Bismarck stated that a general tariff protecting native industry was superior to tariffs for particular industries because:
...its effects would be more equally spread over all the productive circles of the land than is the case with a system of protective duties for isolated branches of industry. The minority of the population, which does not produce at all, but exclusively consumes, will apparently be injured by a customs system favouring the entire national production. Yet if by means of such a system the aggregate sum of the values produced in the country increase, and thus the national wealth be on the whole enhanced, the non-producing parts of the population...will eventually be benefited.
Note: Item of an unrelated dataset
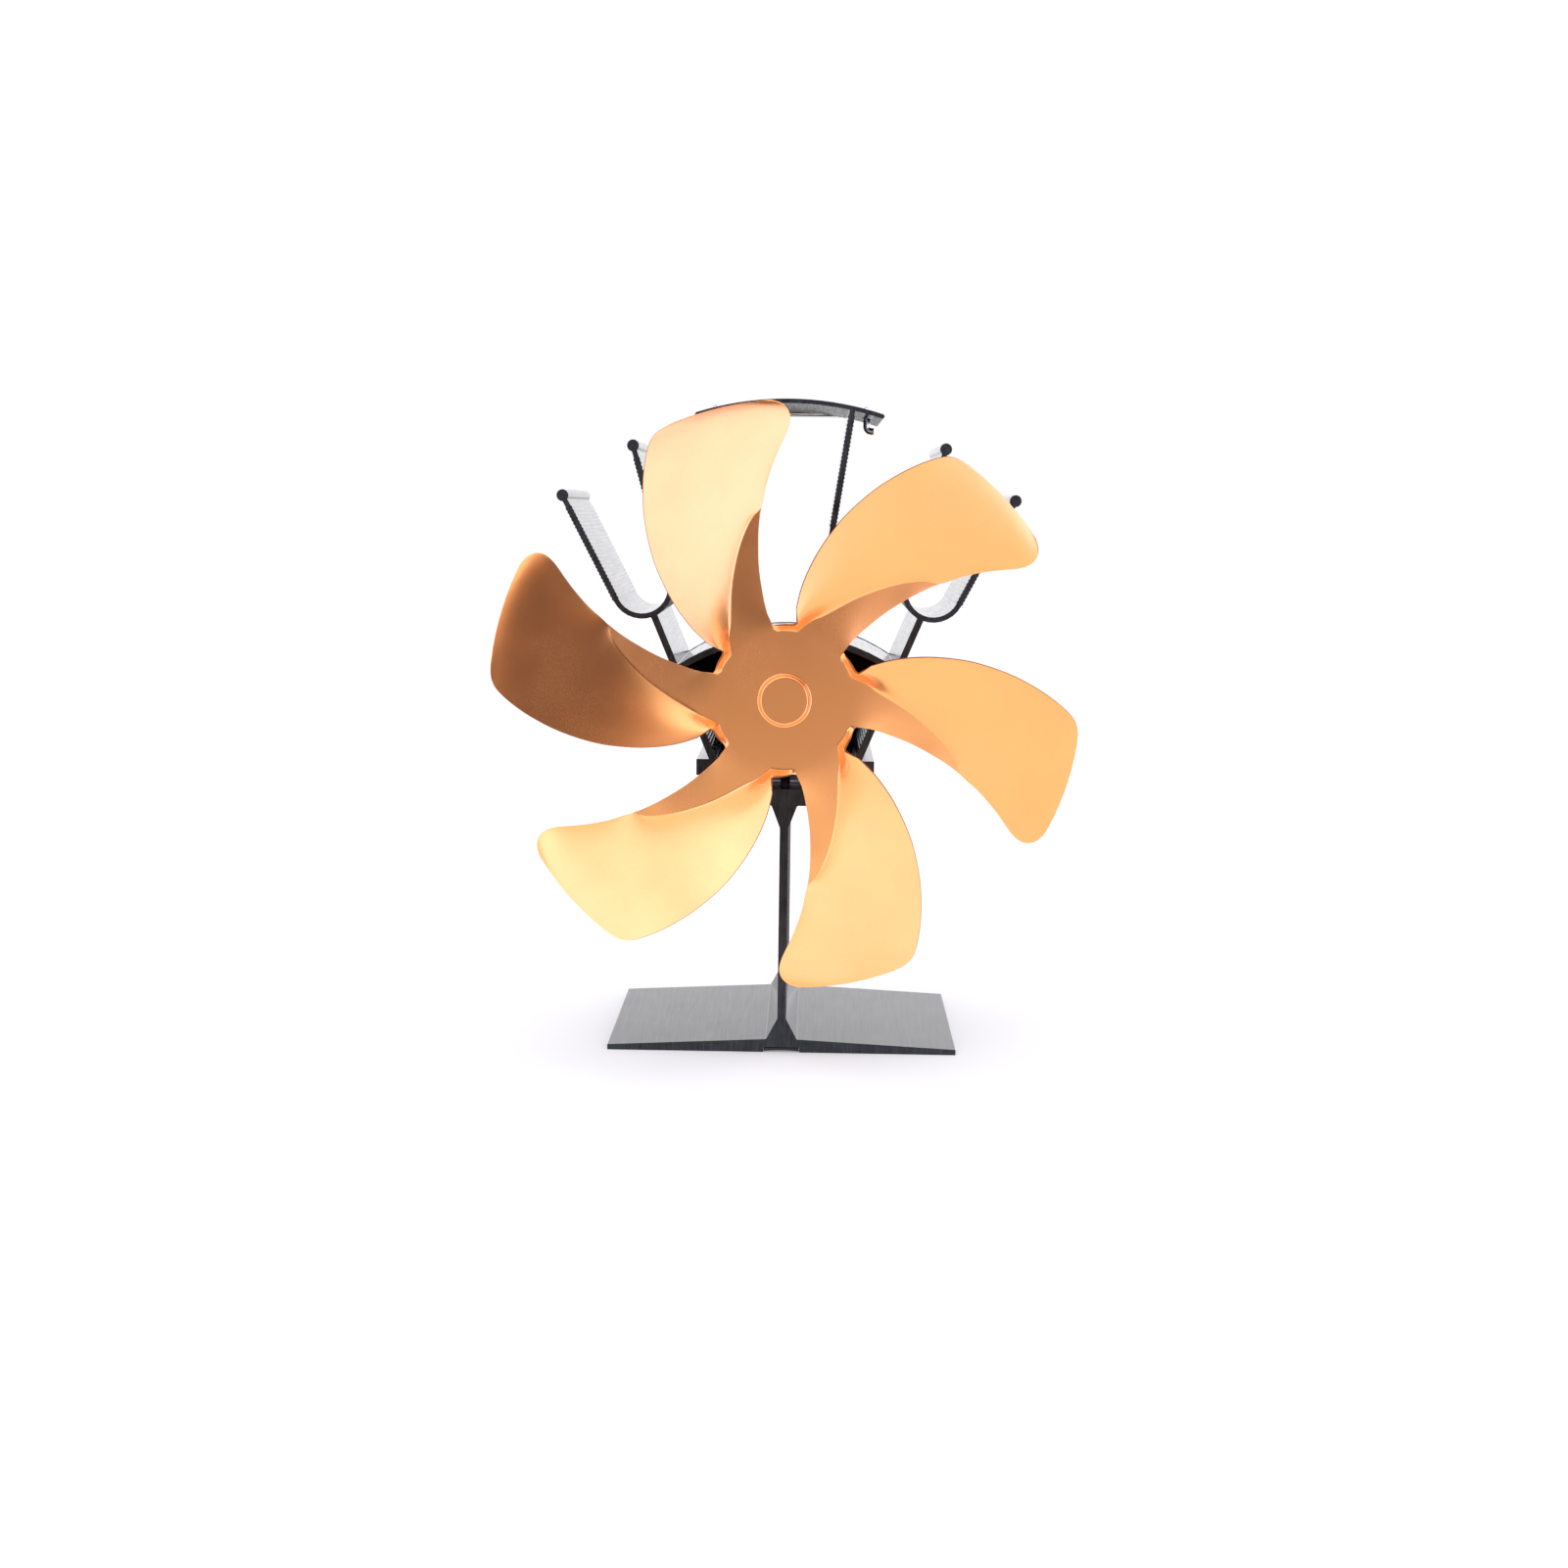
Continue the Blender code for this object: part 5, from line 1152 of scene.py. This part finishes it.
@dataclass
class Leads:
    """The motor's two leads, with routes in x, y behind the base's front and z above the block."""

    wire_radius: float = 0.00085
    sides: int = 16
    block_top: float = 0.0965
    red_route: Rows = (
        (0.0075, 0.0240, 0.0231), (0.0075, 0.0285, 0.0231), (0.0070, 0.0325, 0.0241),
        (0.0045, 0.0385, 0.0276), (-0.0010, 0.0440, 0.0297), (-0.0072, 0.0485, 0.0289),
        (-0.0128, 0.0515, 0.0262), (-0.0166, 0.0540, 0.0222), (-0.0174, 0.0565, 0.0160),
        (-0.0158, 0.0590, 0.0100), (-0.0140, 0.0604, 0.0050), (-0.0134, 0.0609, 0.0005),
        (-0.0134, 0.0606, -0.0050), (-0.0134, 0.0592, -0.0067), (-0.0134, 0.0575, -0.0071))
    black_route: Rows = (
        (-0.0075, 0.0240, 0.0231), (-0.0075, 0.0285, 0.0230), (-0.0082, 0.0325, 0.0222),
        (-0.0105, 0.0380, 0.0188),
        (-0.0135, 0.0440, 0.0142), (-0.0162, 0.0505, 0.0100), (-0.0172, 0.0570, 0.0072),
        (-0.0172, 0.0602, 0.0040), (-0.0172, 0.0609, 0.0000), (-0.0172, 0.0606, -0.0050),
        (-0.0172, 0.0592, -0.0067), (-0.0172, 0.0575, -0.0071))

    def build(self) -> None:
        """Sweep both leads along their routes."""
        base_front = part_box("base_extrusion")[0].y
        tree = wire_tree(True)
        for colour, route, finish in (("red", self.red_route, RED_LEAD),
                                      ("black", self.black_route, BLACK_LEAD)):
            points = [Vector((x, base_front + y, self.block_top + z)) for x, y, z in route]
            item = line_object(f"{colour}_motor_lead", points)
            tree.run(item, {"Radius": self.wire_radius, "Step": self.wire_radius,
                            "Sides": self.sides, "Material": finish.material()})
            smooth(item, SHARP_ANGLE)
            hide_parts(f"wire_{colour}")
            show(item, BODY, finish)


# How much green and blue a warm pane loses
WARM_GREEN_LOSS = 0.4
WARM_BLUE_LOSS = 0.5


@dataclass(frozen=True)
class Pane:
    """A soft-edged round pane or gap of the studio's tent.

    Its azimuth counts from the front to the right. It has its level up to the inner angle from
    its middle and fades out up to the outer angle, all in degrees. A warmth of one tints it like
    a lamp-lit room behind the tent, a chill raises its blue like daylight, and zeros leave it white.
    """

    azimuth: float
    elevation: float
    inner: float
    outer: float
    level: float
    warmth: float = 0.0
    chill: float = 0.0

    def add_to(self, tree: NodeTree, place: NodeSocket, light: NodeSocket) -> NodeSocket:
        """Lay the pane over the light that the tent has so far.

        Args:
            tree: The world's node tree.
            place: The direction that is looked up.
            light: The colour of the light so far.

        Returns:
            The light with the pane.
        """
        turn = math.radians(self.azimuth)
        rise = math.radians(self.elevation)
        middle = (math.sin(turn) * math.cos(rise), -math.cos(turn) * math.cos(rise), math.sin(rise))
        near = add_node(tree, "ShaderNodeVectorMath", {0: place, 1: middle}, operation="DOT_PRODUCT")
        share = add_node(tree, "ShaderNodeMapRange",
                         {"Value": near.outputs["Value"],
                          "From Min": math.cos(math.radians(self.outer)),
                          "From Max": math.cos(math.radians(self.inner))},
                         interpolation_type="SMOOTHSTEP")
        green = self.level * (1 - WARM_GREEN_LOSS * self.warmth)
        blue = self.level * (1 - WARM_BLUE_LOSS * self.warmth) * (1 + self.chill)
        mixed = add_node(tree, "ShaderNodeMix",
                         {"Factor": share.outputs[0], MIX_FROM: light,
                          MIX_TO: (self.level, green, blue, 1.0)}, data_type="RGBA")
        return mixed.outputs[MIXED]


@dataclass(frozen=True)
class Softbox:
    """A square softbox, with the length of its side in metres and its power in watts."""

    name: str
    place: tuple[float, float, float]
    side: float
    power: float

    def hang(self, aim: Vector) -> None:
        """Hang the softbox so that it looks at a point and shows in no reflection.

        Args:
            aim: The point.
        """
        data = bpy.data.lights.new(self.name, "AREA")
        data.size = self.side
        data.energy = self.power
        item = new_object(self.name, data)
        item.location = self.place
        item.visible_glossy = False
        item.rotation_euler = (aim - Vector(self.place)).to_track_quat("-Z", "Y").to_euler()


@dataclass
class Studio:
    """The floor, the soft studio light and the camera at the photograph's angle."""

    camera_place: tuple[float, float, float] = (0.0085, -0.6420, 0.1782)
    yaw: float = -0.8
    pitch: float = 8.09
    roll: float = 0.76
    lens: float = 44.75
    sensor: float = 36.0
    nearest: float = 0.01
    floor_half: float = 6.0
    floor_colour: str = "#C8C8C8"
    floor_roughness: float = 0.9
    floor_glow: float = 0.2
    background: str = "#FFFFFF"
    aim_height: float = 0.11
    tent_level: float = 1.32
    softboxes: tuple[Softbox, ...] = (
        Softbox("key_right", (0.75, -0.95, 0.35), 0.7, 4.5),
        Softbox("overhead", (0.0, 0.1, 1.2), 0.9, 4.0),
        Softbox("fill_left", (-0.95, -0.60, 0.30), 0.7, 2.0))
    panes: tuple[Pane, ...] = (
        Pane(180, 10, 60, 90, 1.5, chill=0.03), Pane(142, 5, 12, 22, 2.3),
        Pane(184, 38, 14, 22, 0.15, 0.6), Pane(212, 20, 9, 17, 0.15, 0.6),
        Pane(180, -23, 15, 24, 0.1),
        Pane(38, -5, 17, 25, 2.1, chill=0.65), Pane(74, -5, 10, 20, 0.45),
        Pane(-28, 16, 7, 21, 2.3, chill=0.4), Pane(-38, -8, 12, 20, 1.75, chill=0.25),
        Pane(-2, -1, 9, 18, 0.62, 0.5), Pane(-12, 0, 4, 11, 0.12, 1.0),
        Pane(0, 6, 6, 11, 0.08, 1.0),
        Pane(0, 90, 30, 50, 1.8, chill=0.12), Pane(14, 24, 15, 22, 0.6, 1.0),
        Pane(14, 20, 10, 14, 0.08, 1.0), Pane(37, 31, 10, 16, 0.09, 1.0))

    def add_camera(self) -> None:
        """Place the camera as it stood for the photograph."""
        turn, tilt, roll = (math.radians(angle) for angle in (-self.yaw, 90 - self.pitch, self.roll))
        data = bpy.data.cameras.new("photograph")
        data.lens = self.lens
        data.sensor_width = self.sensor
        data.clip_start = self.nearest
        item = new_object("photograph", data)
        item.matrix_world = (Matrix.Translation(self.camera_place) @ Matrix.Rotation(turn, 4, "Z")
                             @ Matrix.Rotation(tilt, 4, "X") @ Matrix.Rotation(roll, 4, "Z"))
        bpy.context.scene.camera = item

    def add_floor(self) -> None:
        """Lay a plain pale floor that keeps the object's shadow."""
        shape = bmesh.new()
        corners = ((-1, -1), (1, -1), (1, 1), (-1, 1))
        shape.faces.new([shape.verts.new((x * self.floor_half, y * self.floor_half, 0.0))
                         for x, y in corners])
        mesh = mesh_from(shape, "floor")
        material = bpy.data.materials.new("matt_white_floor")
        material.use_nodes = True
        tree = material.node_tree
        path = add_node(tree, "ShaderNodeLightPath")
        seen = add_node(tree, "ShaderNodeMath",
                        {0: path.outputs["Is Camera Ray"], 1: path.outputs["Is Glossy Ray"]},
                        operation="MAXIMUM")
        glow = add_node(tree, "ShaderNodeMath", {0: seen.outputs[0], 1: self.floor_glow},
                        operation="MULTIPLY")
        feed(tree, tree.nodes["Principled BSDF"],
             {"Base Color": linear(self.floor_colour), "Roughness": self.floor_roughness,
              "Specular IOR Level": 0.0, "Emission Color": linear(self.background),
              "Emission Strength": glow.outputs[0]})
        mesh.materials.append(material)
        floor = new_object("floor", mesh)
        floor.visible_glossy = False

    def add_world(self) -> None:
        """Light the object from a tent with bright panes and dark gaps, plain white to the camera."""
        world = bpy.data.worlds.new("studio")
        bpy.context.scene.world = world
        world.use_nodes = True
        tree = world.node_tree
        place = add_node(tree, "ShaderNodeTexCoord").outputs["Generated"]
        light = add_node(tree, "ShaderNodeRGB").outputs[0]
        light.default_value = (self.tent_level, self.tent_level, self.tent_level, 1.0)
        for pane in self.panes:
            light = pane.add_to(tree, place, light)
        path = add_node(tree, "ShaderNodeLightPath")
        seen = add_node(tree, "ShaderNodeMix",
                        {"Factor": path.outputs["Is Camera Ray"], MIX_FROM: light,
                         MIX_TO: linear(self.background)}, data_type="RGBA")
        feed(tree, tree.nodes["Background"], {"Color": seen.outputs[MIXED], "Strength": 1.0})

    def build(self) -> None:
        """Set up the whole studio."""
        self.add_camera()
        self.add_floor()
        self.add_world()
        for softbox in self.softboxes:
            softbox.hang(Vector((0.0, 0.0, self.aim_height)))
        bpy.context.scene.view_settings.view_transform = "Standard"


def main() -> None:
    """Build every sub-assembly of the fan in order."""
    logging.basicConfig(level=logging.INFO, format="%(message)s")
    for part in (Studio(), Extrusions(), Module(), RearCover(), Motor(), Rotor(), Handle(), Leads()):
        part.build()


if __name__ == "__main__":
    main()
In the Reichstag Bismarck announced that from henceforth the government's income would come from indirect rather than from direct taxation. Also, since "other states surround themselves with customs barriers it seems to me justified...that German products have a small advantage over foreign ones". The adoption of protectionism by Bismarck signalled a shift towards a greater reliance on the Conservatives for support rather than on the National Liberals. The tariff was supported by the two Conservative Parties and the Centre Party and opposed by the Progressives and the Socialists, with the Liberals divided. On 31 March Bismarck held a meeting with the Centrist deputy Ludwig Windthorst, where Bismarck agreed to relax the Kulturkampf against the Catholic Church in exchange for Centrist support for protection.
The committee that drafted the tariff legislation was chaired by Georg Freiherr von und zu Franckenstein. He gave his name to a clause in the legislation that limited to 130 million marks as the maximum amount the central government could receive from customs revenue and the tobacco duty. The remaining amount would go to the federal states. On 9 July 1879 the Reichstag voted for the Franckenstein clause by 211 votes to 122 against. On 12 July the tariff bill was voted for by a majority of 100.

Rates

The tariff imposed moderate import duties on grain and raised the duties on livestock products. Wheat, rye and oats were subject to a duty of 1 mark per 100kg; on barley and maize 50 pfennigs; on flour 2 marks; on meat 12 marks; on oxen 20 marks; sheep 1 mark; pigs 25 marks. Raw materials for industry such as cotton, flax, hemp, wool and coal were admitted duty free. The duty on pig iron was 1 mark; on semi-manufactured goods made from iron and steel it ranged from 2 to 2.5 marks; for other iron and steel goods the duty ranged from 7.5 to 15 marks. On machinery it was 3 to 8 marks; for yarns and textiles the rates were 15 to 30 per cent. ad valorem.

Effects

The tariff protected the great landowners east of the Elbe—the Ostelbier or Junkers—from competition from cheap American grain. Without protection many of these landowners would have declined; the tariff preserved the economic existence and the political ascendancy of the Junker class. Many working men considered the tariff a tax on their food and along with the Anti-Socialist Laws that banned the Social Democratic Party, the tariff helped alienate the working class from the state. The historian Erich Eyck argued that if Germany's political culture at the beginning of the 20th century differed from that in Western Europe, agricultural protection was largely responsible.